Town Board Examines Road Impact Fees

By Sandy Barnes
Berthoud Recorder

To provide funds for improving roads to accommodate anticipated Town growth, the Board of Trustees reviewed a proposal for updated impact fees along with a revised master street plan at the Tuesday, April 7 meeting.

The Master Street Plan Update for the Town includes widening of State Highway 56 to four lanes from First Street to County Road 7 and extending Spartan Avenue from County Road 17 to U.S. Highway 287. Adding access ramps from Hwy. 287 to County Road 10E to create an interchange and realignment of the Interstate 25 frontage road from County Road 40 to County Road 46 also are in the extensive list of projects presented in the updated plan. The revised plan incorporates improvements to roads in both the Town center and the Town’s I-25 growth management areas.
The total cost of anticipated improvements to the Town’s transportation network is more than $25 million over time, according to figures presented in the study. Increases in road impact fees in the update average 36 percent for roads in the Town center from the present amount set in 2001. For example, the updated fee for a single-family detached house would increase from $1,684 to $2,257.

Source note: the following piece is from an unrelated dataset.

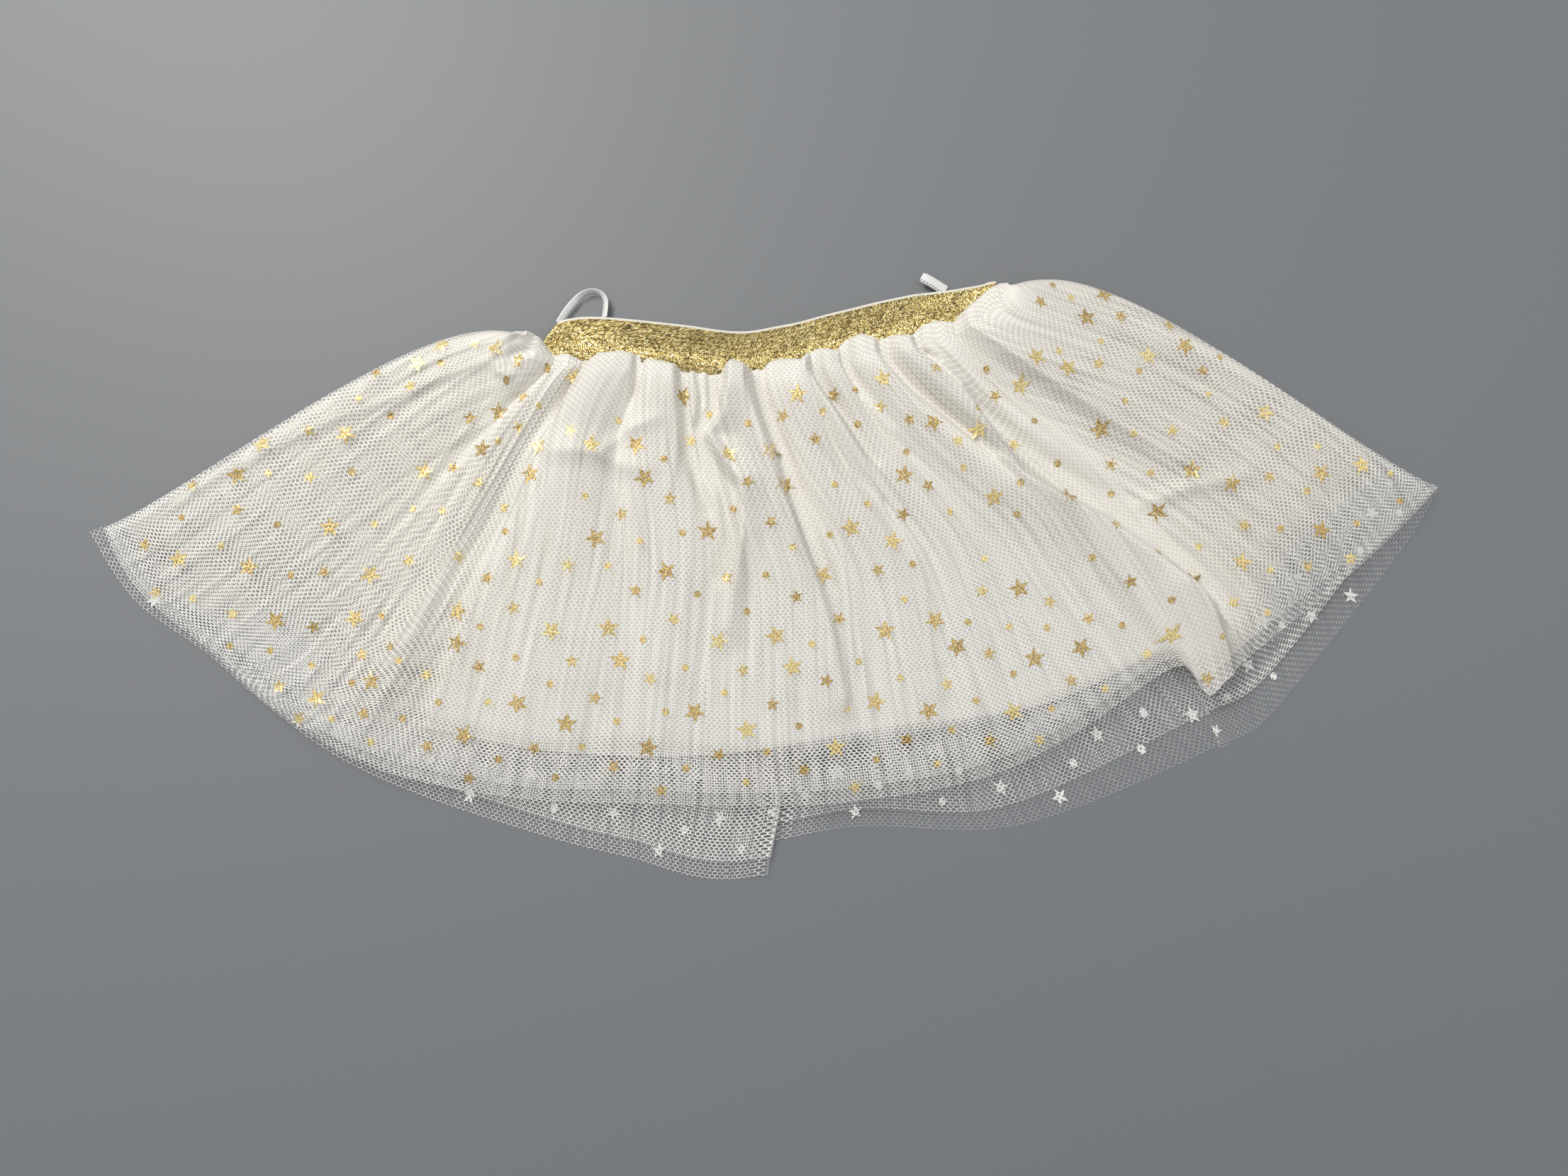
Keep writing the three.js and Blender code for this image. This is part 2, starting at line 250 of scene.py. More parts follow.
# %% [markdown]
# Net doesn't hang from the waist in straight columns: each grain line leaves the gathers,
# swells over the puff and runs out to the hem. Four points fix each line, and smooth
# curves join line to line. The same map then places every layer, fold and star, which is
# why it is worth having before any mesh. The places in this table, of the creases and of the
# puffs' edge were picked one by one. A small program turned most of them into millimetres
# through the camera, and some were then changed by hand.

# %% The fan of grain lines
FAN_COLUMNS = (
    "waist_x", "waist_y", "puff_x", "puff_y", "middle_x", "middle_y", "hem_x", "hem_y", "drop",
)
FAN_ROWS = [
    (-110, 107, -128, 118, -214, 83, -302, 29, 9),
    (-109, 102, -127, 104, -202, 59, -282, -2, 7),
    (-103, 98.5, -119, 90, -180, 26, -249, -29, 5),
    (-93, 99.5, -108, 80, -157, -1, -217, -56, 5),
    (-83, 101, -98, 76, -137, 0, -170, -82, 5),
    (-66, 100, -75, 75, -93, -8, -108, -94, 14),
    (-40, 97, -42, 68, -50, -12, -57, -96, 25),
    (-13, 94, -12, 65, -14, -17, -14, -97, 28),
    (14, 98, 21, 68, 32, -12, 40, -95, 16),
    (41, 105, 55, 75, 83, -4, 106, -81, 26),
    (66, 111, 85, 85, 133, 18, 178, -41, 39),
    (79, 113, 98, 91, 152, 31, 196, -47, 25),
    (94, 115, 110, 98, 172, 44, 220, -27, 31),
    (106.5, 118.5, 124, 119, 204, 83, 269, 12, 15),
    (110, 128, 127, 143, 215, 106, 306, 47, 2),
]
FAN = dict(zip(FAN_COLUMNS, np.array(FAN_ROWS, float).T))
STATIONS = {"waist": 0.0, "puff": 0.15, "middle": 0.55, "hem": 1.0}
LAST = len(FAN_ROWS) - 1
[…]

During his presentation, John Seyer of HDR, Inc., who completed the study, pointed to a concern over increasing fees, which might drive away development.

In the road impact fee analysis, there is a recommendation that the Town keep the current policy of staff negotiating with developers for making an “equitable implementation plan” for intersection improvements when needed, rather than imposing an intersection impact fee. “To date, the Town has not been saddled with the cost of making intersection improvements that development should have been able to make,” the report states.

“It does seem that the Town’s present system is effective,” Seyer said. “The developer is not responsible for all road improvements in the area—only the portion affected,” he remarked.

“Right now, we charge a straight impact fee,” said Planner Tim Katers.

During the Board discussion, Trustee Michael Patrick said there is a constant tension around charging a reasonable amount to developers. “What we’re really talking about here is doing our best-case estimate,” he remarked.

Mayor Pro Tem David Gregg said that establishing additional road impact fees would have the potential for “grossly over-charging” developers.

“We have to offer incentives now,” said Mayor Tom Patterson, who favored leaving present road impact fees untouched.

The Board is planning discussions of the fees in future meetings.